- **DATA EXCERPT**
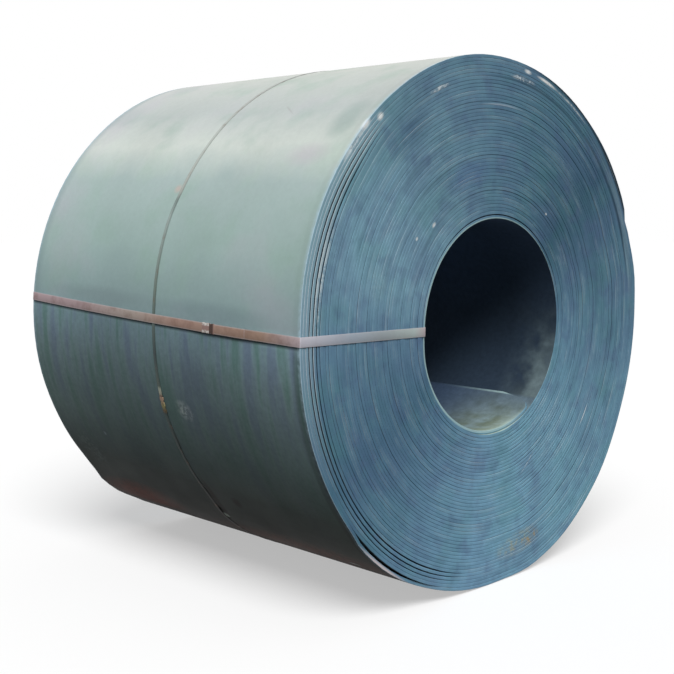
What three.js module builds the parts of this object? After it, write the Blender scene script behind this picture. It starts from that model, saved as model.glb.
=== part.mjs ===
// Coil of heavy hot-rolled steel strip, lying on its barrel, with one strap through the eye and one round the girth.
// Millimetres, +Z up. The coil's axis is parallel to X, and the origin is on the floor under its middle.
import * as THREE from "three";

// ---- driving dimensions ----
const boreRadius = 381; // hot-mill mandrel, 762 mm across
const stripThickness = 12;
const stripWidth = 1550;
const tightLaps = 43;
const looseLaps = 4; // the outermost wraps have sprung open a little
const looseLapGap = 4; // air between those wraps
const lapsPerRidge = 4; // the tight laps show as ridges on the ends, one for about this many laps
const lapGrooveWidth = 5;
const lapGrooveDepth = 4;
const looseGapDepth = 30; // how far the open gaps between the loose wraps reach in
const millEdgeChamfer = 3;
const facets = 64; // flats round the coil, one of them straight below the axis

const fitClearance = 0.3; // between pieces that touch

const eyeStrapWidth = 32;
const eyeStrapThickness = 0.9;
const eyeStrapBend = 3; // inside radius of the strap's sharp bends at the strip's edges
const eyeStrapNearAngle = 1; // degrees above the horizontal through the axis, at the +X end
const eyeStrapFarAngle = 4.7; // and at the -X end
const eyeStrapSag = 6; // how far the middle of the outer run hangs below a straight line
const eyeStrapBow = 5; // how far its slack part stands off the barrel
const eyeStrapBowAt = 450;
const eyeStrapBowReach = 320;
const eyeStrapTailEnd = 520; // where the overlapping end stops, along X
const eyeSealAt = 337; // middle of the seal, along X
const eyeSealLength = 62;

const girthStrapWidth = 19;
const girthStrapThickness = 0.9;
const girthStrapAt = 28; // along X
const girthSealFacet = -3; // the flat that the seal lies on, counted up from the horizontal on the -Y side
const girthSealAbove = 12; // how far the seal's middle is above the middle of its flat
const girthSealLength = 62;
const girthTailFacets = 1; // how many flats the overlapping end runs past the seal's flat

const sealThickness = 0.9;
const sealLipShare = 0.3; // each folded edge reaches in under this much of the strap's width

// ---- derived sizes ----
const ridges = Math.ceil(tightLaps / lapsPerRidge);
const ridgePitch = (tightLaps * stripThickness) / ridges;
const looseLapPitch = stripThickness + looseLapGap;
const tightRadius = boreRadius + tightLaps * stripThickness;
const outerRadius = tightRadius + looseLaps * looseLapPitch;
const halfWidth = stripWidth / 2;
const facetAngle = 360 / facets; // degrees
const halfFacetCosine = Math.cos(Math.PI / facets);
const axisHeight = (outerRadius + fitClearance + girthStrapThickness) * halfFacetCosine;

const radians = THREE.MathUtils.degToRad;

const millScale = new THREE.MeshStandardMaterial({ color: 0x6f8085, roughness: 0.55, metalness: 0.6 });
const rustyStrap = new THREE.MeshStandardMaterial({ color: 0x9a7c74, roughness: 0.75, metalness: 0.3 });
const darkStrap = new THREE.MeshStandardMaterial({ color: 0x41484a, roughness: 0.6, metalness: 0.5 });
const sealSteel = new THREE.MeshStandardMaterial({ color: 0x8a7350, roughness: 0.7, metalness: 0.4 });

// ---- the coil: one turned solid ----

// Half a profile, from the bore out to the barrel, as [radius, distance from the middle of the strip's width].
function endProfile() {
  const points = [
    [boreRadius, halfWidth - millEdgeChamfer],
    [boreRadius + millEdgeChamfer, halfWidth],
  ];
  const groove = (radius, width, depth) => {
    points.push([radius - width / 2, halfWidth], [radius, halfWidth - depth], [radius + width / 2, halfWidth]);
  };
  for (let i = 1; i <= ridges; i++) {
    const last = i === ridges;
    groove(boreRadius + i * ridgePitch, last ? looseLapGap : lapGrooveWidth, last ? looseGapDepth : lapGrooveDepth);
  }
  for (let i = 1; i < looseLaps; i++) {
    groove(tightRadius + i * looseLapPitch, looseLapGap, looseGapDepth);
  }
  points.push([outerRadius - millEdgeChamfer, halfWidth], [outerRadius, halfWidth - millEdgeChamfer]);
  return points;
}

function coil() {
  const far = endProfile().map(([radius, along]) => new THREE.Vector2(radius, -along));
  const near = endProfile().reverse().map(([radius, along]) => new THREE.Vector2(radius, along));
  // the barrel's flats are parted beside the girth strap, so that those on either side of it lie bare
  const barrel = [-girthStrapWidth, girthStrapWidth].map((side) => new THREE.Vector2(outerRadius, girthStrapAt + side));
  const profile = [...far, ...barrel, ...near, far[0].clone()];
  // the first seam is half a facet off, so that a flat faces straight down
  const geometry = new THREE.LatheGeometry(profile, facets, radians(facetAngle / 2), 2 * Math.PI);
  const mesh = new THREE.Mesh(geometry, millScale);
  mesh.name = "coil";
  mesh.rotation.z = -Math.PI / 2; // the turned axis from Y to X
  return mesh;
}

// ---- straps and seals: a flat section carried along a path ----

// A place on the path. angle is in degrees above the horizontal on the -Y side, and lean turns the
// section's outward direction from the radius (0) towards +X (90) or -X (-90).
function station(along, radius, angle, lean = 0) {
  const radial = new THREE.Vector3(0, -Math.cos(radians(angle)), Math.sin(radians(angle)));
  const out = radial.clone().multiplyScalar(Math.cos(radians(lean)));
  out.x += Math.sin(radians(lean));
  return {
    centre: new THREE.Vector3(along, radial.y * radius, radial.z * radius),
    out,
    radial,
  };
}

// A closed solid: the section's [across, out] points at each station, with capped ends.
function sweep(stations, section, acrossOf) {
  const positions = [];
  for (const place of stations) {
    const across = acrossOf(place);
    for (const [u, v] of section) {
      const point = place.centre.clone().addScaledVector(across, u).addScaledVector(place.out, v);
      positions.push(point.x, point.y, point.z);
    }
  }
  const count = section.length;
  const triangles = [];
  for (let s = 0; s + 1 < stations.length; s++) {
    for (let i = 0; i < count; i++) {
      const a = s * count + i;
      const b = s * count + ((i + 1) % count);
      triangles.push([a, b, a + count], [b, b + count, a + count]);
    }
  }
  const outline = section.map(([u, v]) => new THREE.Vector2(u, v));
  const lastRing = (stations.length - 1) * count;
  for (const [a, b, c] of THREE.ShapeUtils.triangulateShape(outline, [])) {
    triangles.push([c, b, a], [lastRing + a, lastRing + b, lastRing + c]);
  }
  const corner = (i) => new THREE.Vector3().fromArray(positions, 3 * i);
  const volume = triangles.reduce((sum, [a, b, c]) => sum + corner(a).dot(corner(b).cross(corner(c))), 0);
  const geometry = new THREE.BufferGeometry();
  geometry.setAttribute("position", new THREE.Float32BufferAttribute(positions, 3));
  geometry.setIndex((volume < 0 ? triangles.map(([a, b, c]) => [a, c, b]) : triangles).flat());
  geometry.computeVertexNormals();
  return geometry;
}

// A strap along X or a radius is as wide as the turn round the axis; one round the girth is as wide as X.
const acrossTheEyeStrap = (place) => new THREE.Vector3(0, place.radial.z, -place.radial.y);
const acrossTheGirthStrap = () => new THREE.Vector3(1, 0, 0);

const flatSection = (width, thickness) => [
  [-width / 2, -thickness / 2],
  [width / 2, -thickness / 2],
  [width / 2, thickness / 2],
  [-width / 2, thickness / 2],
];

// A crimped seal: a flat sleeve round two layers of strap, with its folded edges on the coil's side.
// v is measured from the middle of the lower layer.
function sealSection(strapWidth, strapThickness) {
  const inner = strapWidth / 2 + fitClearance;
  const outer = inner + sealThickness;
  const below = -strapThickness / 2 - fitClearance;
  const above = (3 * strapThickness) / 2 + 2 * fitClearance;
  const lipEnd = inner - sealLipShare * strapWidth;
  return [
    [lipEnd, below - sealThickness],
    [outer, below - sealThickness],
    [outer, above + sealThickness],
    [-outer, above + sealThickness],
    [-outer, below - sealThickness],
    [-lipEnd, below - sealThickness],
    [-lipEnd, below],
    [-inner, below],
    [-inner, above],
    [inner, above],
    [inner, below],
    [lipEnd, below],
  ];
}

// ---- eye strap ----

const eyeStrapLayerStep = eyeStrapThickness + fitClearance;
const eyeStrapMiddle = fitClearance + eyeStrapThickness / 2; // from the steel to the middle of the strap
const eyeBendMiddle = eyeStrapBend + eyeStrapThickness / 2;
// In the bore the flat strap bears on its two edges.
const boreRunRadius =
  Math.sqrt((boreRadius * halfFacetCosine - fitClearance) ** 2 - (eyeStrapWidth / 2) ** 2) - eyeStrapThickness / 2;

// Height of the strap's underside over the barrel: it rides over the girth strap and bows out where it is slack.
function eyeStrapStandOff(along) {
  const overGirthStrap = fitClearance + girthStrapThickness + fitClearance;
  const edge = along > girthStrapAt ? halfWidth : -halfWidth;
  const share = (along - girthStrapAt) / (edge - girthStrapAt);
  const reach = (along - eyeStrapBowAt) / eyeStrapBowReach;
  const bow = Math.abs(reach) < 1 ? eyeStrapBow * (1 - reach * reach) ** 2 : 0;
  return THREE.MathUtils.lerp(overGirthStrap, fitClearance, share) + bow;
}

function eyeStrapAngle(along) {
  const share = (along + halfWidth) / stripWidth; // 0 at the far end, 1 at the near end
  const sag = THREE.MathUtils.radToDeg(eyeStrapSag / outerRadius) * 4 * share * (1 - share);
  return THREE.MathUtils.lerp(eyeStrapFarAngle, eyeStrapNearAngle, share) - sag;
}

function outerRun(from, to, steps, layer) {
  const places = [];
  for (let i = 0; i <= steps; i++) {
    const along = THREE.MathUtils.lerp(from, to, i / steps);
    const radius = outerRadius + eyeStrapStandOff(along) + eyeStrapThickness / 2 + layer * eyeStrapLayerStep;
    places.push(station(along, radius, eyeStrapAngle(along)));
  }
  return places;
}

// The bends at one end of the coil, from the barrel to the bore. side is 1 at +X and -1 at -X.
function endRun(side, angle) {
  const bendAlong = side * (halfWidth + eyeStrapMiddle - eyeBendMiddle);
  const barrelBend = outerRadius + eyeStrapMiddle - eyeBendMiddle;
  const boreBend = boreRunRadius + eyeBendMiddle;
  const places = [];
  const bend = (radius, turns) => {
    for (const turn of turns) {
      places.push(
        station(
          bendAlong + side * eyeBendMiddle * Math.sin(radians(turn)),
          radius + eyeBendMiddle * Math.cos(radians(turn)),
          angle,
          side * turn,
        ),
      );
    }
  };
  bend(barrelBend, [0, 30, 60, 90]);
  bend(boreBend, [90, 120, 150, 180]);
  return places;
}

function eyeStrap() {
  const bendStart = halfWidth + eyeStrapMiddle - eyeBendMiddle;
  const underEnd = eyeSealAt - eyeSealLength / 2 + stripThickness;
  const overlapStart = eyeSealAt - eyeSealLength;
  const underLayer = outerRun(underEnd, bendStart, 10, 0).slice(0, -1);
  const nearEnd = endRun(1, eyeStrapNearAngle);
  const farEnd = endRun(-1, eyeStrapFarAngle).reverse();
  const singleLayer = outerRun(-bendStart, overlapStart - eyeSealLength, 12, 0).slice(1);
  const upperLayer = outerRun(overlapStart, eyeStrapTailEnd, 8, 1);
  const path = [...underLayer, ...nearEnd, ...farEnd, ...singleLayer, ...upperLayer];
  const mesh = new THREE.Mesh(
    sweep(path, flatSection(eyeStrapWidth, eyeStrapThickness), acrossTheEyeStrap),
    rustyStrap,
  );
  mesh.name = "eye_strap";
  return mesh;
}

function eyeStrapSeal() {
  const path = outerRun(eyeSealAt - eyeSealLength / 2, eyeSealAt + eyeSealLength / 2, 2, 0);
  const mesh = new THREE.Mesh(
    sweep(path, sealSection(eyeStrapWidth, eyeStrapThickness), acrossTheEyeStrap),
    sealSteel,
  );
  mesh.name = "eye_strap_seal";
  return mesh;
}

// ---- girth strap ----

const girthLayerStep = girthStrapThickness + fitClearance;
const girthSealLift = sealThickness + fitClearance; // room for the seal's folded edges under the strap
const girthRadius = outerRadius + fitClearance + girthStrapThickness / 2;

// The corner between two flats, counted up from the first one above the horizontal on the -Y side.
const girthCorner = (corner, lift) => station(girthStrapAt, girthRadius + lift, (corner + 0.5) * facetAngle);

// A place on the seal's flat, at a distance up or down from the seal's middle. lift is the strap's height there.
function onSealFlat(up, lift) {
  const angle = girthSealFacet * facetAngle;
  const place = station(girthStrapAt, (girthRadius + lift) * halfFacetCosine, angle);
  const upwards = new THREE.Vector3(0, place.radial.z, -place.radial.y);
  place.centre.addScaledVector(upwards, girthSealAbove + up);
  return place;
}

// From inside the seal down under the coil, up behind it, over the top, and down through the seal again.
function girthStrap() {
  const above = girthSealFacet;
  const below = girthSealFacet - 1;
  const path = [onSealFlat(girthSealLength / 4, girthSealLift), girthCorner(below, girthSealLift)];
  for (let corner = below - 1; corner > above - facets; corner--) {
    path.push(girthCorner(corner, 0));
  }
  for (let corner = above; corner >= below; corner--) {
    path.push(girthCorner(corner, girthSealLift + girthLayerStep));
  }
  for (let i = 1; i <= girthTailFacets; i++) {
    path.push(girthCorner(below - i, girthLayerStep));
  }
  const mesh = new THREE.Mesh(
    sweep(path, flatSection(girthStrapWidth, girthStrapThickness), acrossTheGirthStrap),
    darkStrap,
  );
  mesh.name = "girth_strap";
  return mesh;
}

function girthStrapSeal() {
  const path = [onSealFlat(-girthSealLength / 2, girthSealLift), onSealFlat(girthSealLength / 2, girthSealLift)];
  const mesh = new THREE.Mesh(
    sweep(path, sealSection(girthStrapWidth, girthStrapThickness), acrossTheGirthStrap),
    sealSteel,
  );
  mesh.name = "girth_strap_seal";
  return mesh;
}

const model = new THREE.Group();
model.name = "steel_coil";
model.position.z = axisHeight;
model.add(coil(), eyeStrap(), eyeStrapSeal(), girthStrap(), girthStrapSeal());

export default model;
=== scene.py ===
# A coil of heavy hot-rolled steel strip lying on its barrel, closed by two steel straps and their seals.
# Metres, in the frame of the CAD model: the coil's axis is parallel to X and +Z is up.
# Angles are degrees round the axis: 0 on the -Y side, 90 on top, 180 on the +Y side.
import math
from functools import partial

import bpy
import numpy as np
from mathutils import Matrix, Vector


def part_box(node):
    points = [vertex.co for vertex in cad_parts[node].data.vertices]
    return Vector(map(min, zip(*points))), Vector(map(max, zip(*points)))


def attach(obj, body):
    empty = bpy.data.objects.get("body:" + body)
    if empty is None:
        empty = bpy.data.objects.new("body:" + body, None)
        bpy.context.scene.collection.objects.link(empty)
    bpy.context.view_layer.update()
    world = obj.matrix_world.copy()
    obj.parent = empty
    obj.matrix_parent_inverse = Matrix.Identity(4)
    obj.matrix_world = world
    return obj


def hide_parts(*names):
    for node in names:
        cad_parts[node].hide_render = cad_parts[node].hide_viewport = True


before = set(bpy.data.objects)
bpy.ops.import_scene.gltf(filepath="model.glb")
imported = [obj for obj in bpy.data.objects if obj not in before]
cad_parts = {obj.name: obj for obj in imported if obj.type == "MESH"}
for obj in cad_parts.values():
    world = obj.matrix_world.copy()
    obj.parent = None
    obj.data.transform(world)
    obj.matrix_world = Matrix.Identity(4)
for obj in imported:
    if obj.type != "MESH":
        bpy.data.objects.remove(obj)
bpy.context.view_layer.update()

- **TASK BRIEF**
Repeat exactly, please, each line from the beginning of the data through the line with "const fitClearance = 0.3;" in it, and only those lines.

- **EXPECTED ANSWER**
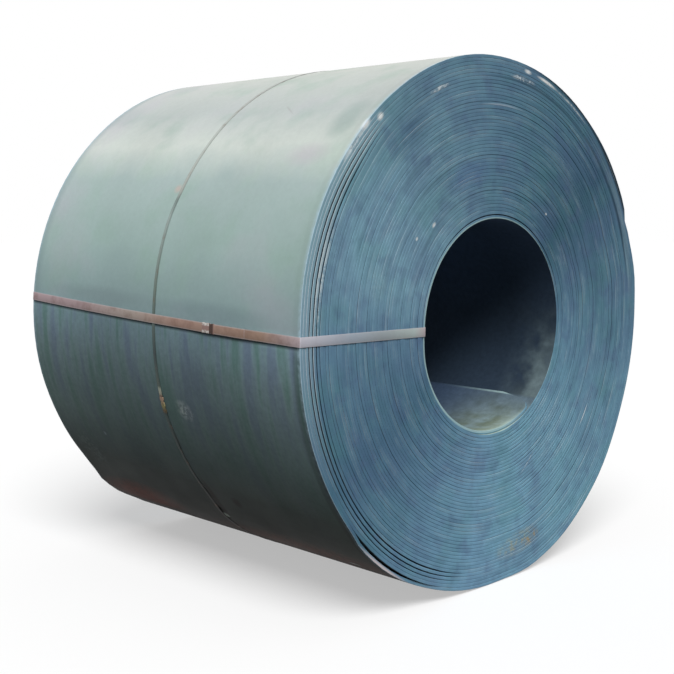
What three.js module builds the parts of this object? After it, write the Blender scene script behind this picture. It starts from that model, saved as model.glb.
=== part.mjs ===
// Coil of heavy hot-rolled steel strip, lying on its barrel, with one strap through the eye and one round the girth.
// Millimetres, +Z up. The coil's axis is parallel to X, and the origin is on the floor under its middle.
import * as THREE from "three";

// ---- driving dimensions ----
const boreRadius = 381; // hot-mill mandrel, 762 mm across
const stripThickness = 12;
const stripWidth = 1550;
const tightLaps = 43;
const looseLaps = 4; // the outermost wraps have sprung open a little
const looseLapGap = 4; // air between those wraps
const lapsPerRidge = 4; // the tight laps show as ridges on the ends, one for about this many laps
const lapGrooveWidth = 5;
const lapGrooveDepth = 4;
const looseGapDepth = 30; // how far the open gaps between the loose wraps reach in
const millEdgeChamfer = 3;
const facets = 64; // flats round the coil, one of them straight below the axis

const fitClearance = 0.3; // between pieces that touch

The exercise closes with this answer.